Experte en bonne gouvernance, Alexandra Wrage, présidente et fondatrice de Trace International, était récemment à Maurice. Elle nous livre ses commentaires sur la fraude et la corruption, tant dans le contexte local qu’international.
Maurice a-t-il beaucoup à faire concernant l’adoption des pratiques de bonne gouvernance ?
Maurice ne se retrouve pas seul dans la lutte pour l’éradication de la corruption ou des scandales. La corruption représente un problème à l’échelle mondiale. Elle ne se limite pas à un seul domaine ou continent. L’essentiel pour le public, c’est qu’il soit rassuré que le scandale sera pris au sérieux par les autorités et qu’une enquête sera initiée pour punir les responsables de ces pratiques malsaines.
De plus, les personnes impliquées doivent être poursuivies. La récupération des fonds mal acquis est essentielle. Tant le gouvernement, que la société civile et le secteur privé, tous doivent travailler ensemble pour limiter les délits futurs, à travers des initiatives telles que l’e-procurement, les budgets plus transparents, le suivi des dépenses publiques par la société civile, et des incitations pour promouvoir les programmes de bonne gouvernance au sein de entreprises.
Les pratiques de bonne gouvernance sont-elles réservées aux seules grandes entreprises ?
La perception erronée est que seules les grandes compagnies sont astreintes à adopter les pratiques de bonne gouvernance. C’est faux. De nombreuses organisations et des pays ont publié des directives afin d’assister les Petites et moyennes entreprises (PME) concernant ces types de programme. Des rapports comme le TRACE ‘Global Enforcement Report’ compilent des informations sur les dernières tendances en ce qui concerne les pratiques anticorruption. Toutes ces ressources peuvent être utilisées pour concevoir des programmes de formation destinés à des secteurs d’activité spécifiques, des industries ou les interactions gouvernement/entreprises.

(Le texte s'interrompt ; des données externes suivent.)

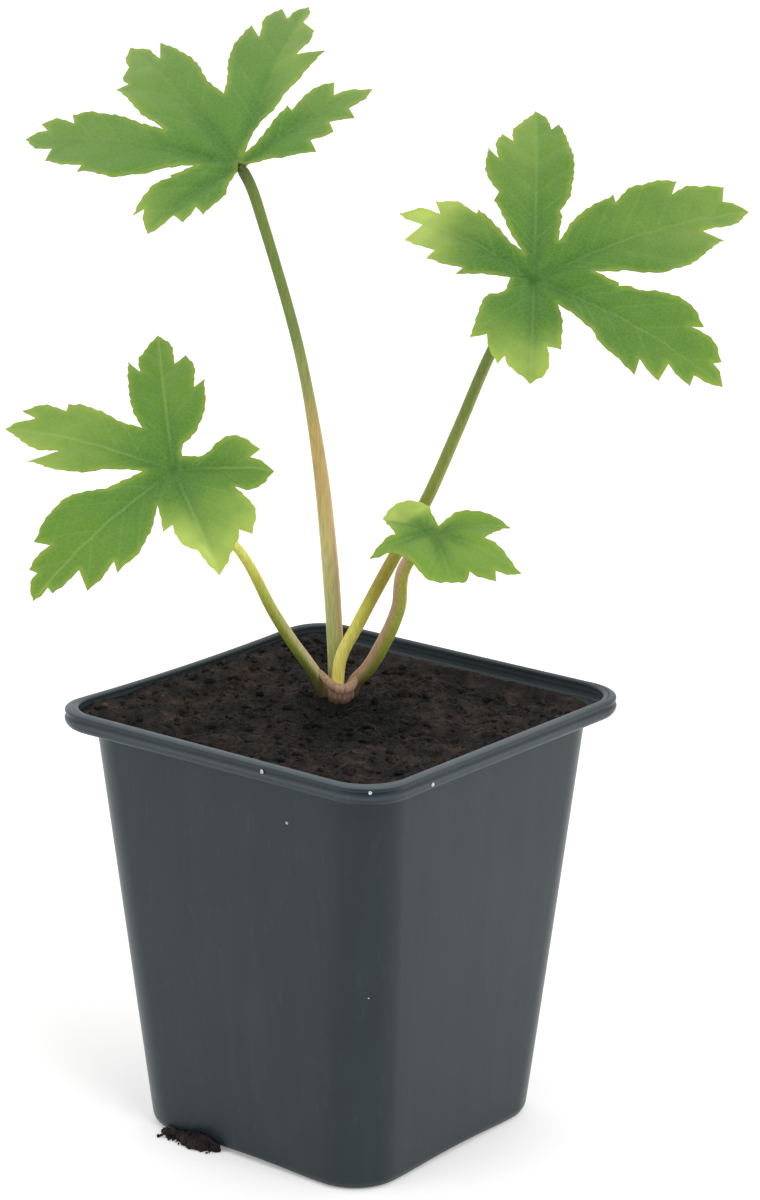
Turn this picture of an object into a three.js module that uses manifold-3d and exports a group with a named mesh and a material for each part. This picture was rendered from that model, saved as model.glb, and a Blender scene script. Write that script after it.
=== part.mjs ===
// A young masterwort in a square nursery pot: a thin moulded pot filled with peaty soil, a short
// crown standing in a plain hole in that soil, and four leaf stalks that each carry one palmate,
// five-lobed and toothed leaf. Some soil has run out under one side of the pot.
// Millimetres, +Z up. The origin is on the ground under the middle of the pot, whose sides face
// along X and Y.

import * as THREE from 'three';
import { mergeVertices } from 'three/addons/utils/BufferGeometryUtils.js';
import Module from 'manifold-3d';

const wasm = await Module();
wasm.setup();

// Driving dimensions of the pot
const RIM_SIDE = 90;
const POT_HEIGHT = 96;
const WALL_TOP_SIDE = 81;
const BASE_SIDE = 65;
const CORNER_RADIUS = 11;
const RIM_CORNER_RADIUS = 9.8;
const RIM_HEIGHT = 4.2;
const WALL = 1.2;
const SHELF = 0.8;
const BEAD_WIDTH = 2.2;
const BASE_BEVEL = 1.8;
const FLOOR_TOP = 2.2;
const SIDE_ARCH = 1.3;
const FOOT_LENGTH = 10;
const CENTRE_PAD_RADIUS = 7;
const ROUND_DRAIN = { radius: 4, offset: 17 };
const EDGE_DRAIN = { length: 12, width: 5, offset: 26 };

// Driving dimensions of the soil and the plant
const CLEARANCE = 0.3;
const SOIL_LEVEL = 92.2;
const SOIL_BANK = { level: 94.1, start: 28, edge: 37 };
const SOIL_HOLLOW = { x: -4.2, y: 3.1, depth: 1.8, spread: 30 };
const SOIL_CRUMB = { least: 0.8, most: 1.9, proud: 0.2 };
const SPILL_LUMP = { halfLength: 1.9, reach: 2, height: 1.2 };
const SPILL_SPREAD = 40;
const CROWN = { x: -10.5, y: 10.9, radius: 4.9, depth: 15, top: 95.8 };
const STALK_FOOT = 91;
const BLADE = 0.9;

// Modelling steps
const CORNER_STEPS = 6;
const SOIL_CELLS = 26;
const SOIL_CRUMBS = 42;
const STALK_SIDES = 10;
const STALK_STEP = 7;
const VEIN_SLANT = 0.5;
const LEAST_STEP = 0.2;
const RIB_STEP = 0.8;
const RIB_SOFTNESS = 1.5;
const TOOTH_BOW = { along: 0.06, out: 0.12 };

const wallUnderRim = POT_HEIGHT - RIM_HEIGHT;
const shelfTop = wallUnderRim + SHELF;
const radians = THREE.MathUtils.degToRad;

// Outside of the plain wall at a height
function wallHalf(z) {
  const share = (z - BASE_BEVEL) / (wallUnderRim - BASE_BEVEL);
  return THREE.MathUtils.lerp(BASE_SIDE, WALL_TOP_SIDE, share) / 2;
}

// Closed triangle mesh from points and index triples
function meshGeometry(points, triangles) {
  const geometry = new THREE.BufferGeometry();
  geometry.setAttribute('position', new THREE.Float32BufferAttribute(points.flatMap((p) => p.toArray()), 3));
  geometry.setIndex(triangles.flat());
  return geometry;
}

function toSolid(source) {
  const bare = source.clone();
  bare.deleteAttribute('normal');
  bare.deleteAttribute('uv');
  const geometry = mergeVertices(bare, 1e-4);
  return new wasm.Manifold(new wasm.Mesh({
    numProp: 3,
    vertProperties: Float32Array.from(geometry.attributes.position.array),
    triVerts: Uint32Array.from(geometry.index.array),
  }));
}

function toGeometry(solid) {
  const mesh = solid.getMesh();
  const geometry = new THREE.BufferGeometry();
  geometry.setAttribute('position', new THREE.BufferAttribute(Float32Array.from(mesh.vertProperties), 3));
  geometry.setIndex(new THREE.BufferAttribute(Uint32Array.from(mesh.triVerts), 1));
  return geometry;
}

// Skin over rings of equal point counts, closed at both ends by a fan
function loft(rings) {
  const count = rings[0].length;
  const points = rings.flat();
  const triangles = [];
  for (let level = 0; level + 1 < rings.length; level++) {
    for (let i = 0; i < count; i++) {
      const next = (i + 1) % count;
      const low = level * count;
      const high = low + count;
      triangles.push([low + i, low + next, high + next], [low + i, high + next, high + i]);
    }
  }
  const middle = (ring) => ring.reduce((sum, p) => sum.add(p), new THREE.Vector3()).divideScalar(count);
  const bottom = points.push(middle(rings[0])) - 1;
  const top = points.push(middle(rings.at(-1))) - 1;
  const last = (rings.length - 1) * count;
  for (let i = 0; i < count; i++) {
    const next = (i + 1) % count;
    triangles.push([bottom, next, i], [top, last + i, last + next]);
  }
  return meshGeometry(points, triangles);
}

// Level ring of a square with rounded corners, counter-clockwise from above
function squareRing(half, z, radius = CORNER_RADIUS) {
  const ring = [];
  for (let corner = 0; corner < 4; corner++) {
    const start = corner * Math.PI / 2;
    const diagonal = start + Math.PI / 4;
    const reach = (half - radius) * Math.SQRT2;
    for (let step = 0; step <= CORNER_STEPS; step++) {
      const angle = start + (step / CORNER_STEPS) * Math.PI / 2;
      ring.push(new THREE.Vector3(
        reach * Math.cos(diagonal) + radius * Math.cos(angle),
        reach * Math.sin(diagonal) + radius * Math.sin(angle),
        z,
      ));
    }
  }
  return ring;
}

function squareLoft(profile) {
  return toSolid(loft(profile.map(([half, z, radius]) => squareRing(half, z, radius))));
}

// Small repeatable random numbers from 0 to 1
function seededRandom(seed) {
  let state = seed;
  return () => {
    state = (state * 1664525 + 1013904223) % 4294967296;
    return state / 4294967296;
  };
}

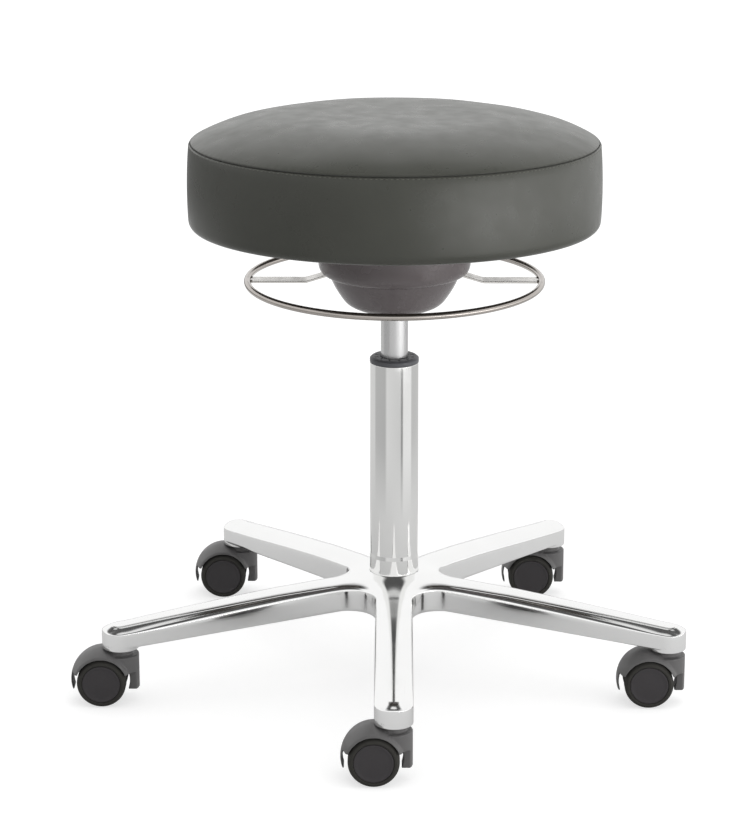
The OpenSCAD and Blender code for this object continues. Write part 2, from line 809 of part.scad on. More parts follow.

Quelles sont les implications d’un programme de bonne gouvernance ?
Un programme de bonne gouvernance efficient aide les entreprises à mieux se conformer aux lois et règlements dans le secteur d’activité où elles opèrent. Une entreprise ne disposant pas d'un programme de bonne gouvernance s’expose à d’éventuelles pénalités si elle est prise la main dans le sac. Elle risque aussi d’être confrontée à des enquêtes coûteuses.
Les dommages causés à sa réputation peuvent être élevés. Par exemple, en 2014, des entreprises ont payé plus de 1.5 milliard de dollars de pénalités aux autorités américaines. Ainsi, Walmart a versé plus de $600 millions aux autorités gouvernementales et s’est engagée à restructurer son programme de bonne gouvernance. Cela démontre l’importance accordée aux pratiques de bonne gouvernance au sein des entreprises aujourd’hui.
Comment apaiser les appréhensions des Mauriciens concernant la dénonciation d’une fraude ou d’une interférence politique ?
La protection des dénonciateurs (Whistleblowers) à travers des mesures gouvernementales est essentielle pour promouvoir la bonne gouvernance au sein des entreprises. Cependant, cela ne signifie pas que les entreprises doivent se contenter de ces mesures pour protéger les dénonciateurs.
Les firmes doivent tout entreprendre à leur niveau pour mettre sur pied un système permettant aux employés de signaler les actes de fraude, sans crainte de représailles. D’autre part, il est crucial que ceux qui appliquent les lois anticorruption restent indépendants et libres de toute interférence politique. Les entreprises et les citoyens doivent être convaincus que le gouvernement peut appliquer la loi objectivement et équitablement. L'ingérence politique délégitime les efforts des instances régulatrices et augmente le cynisme dans la communauté en général.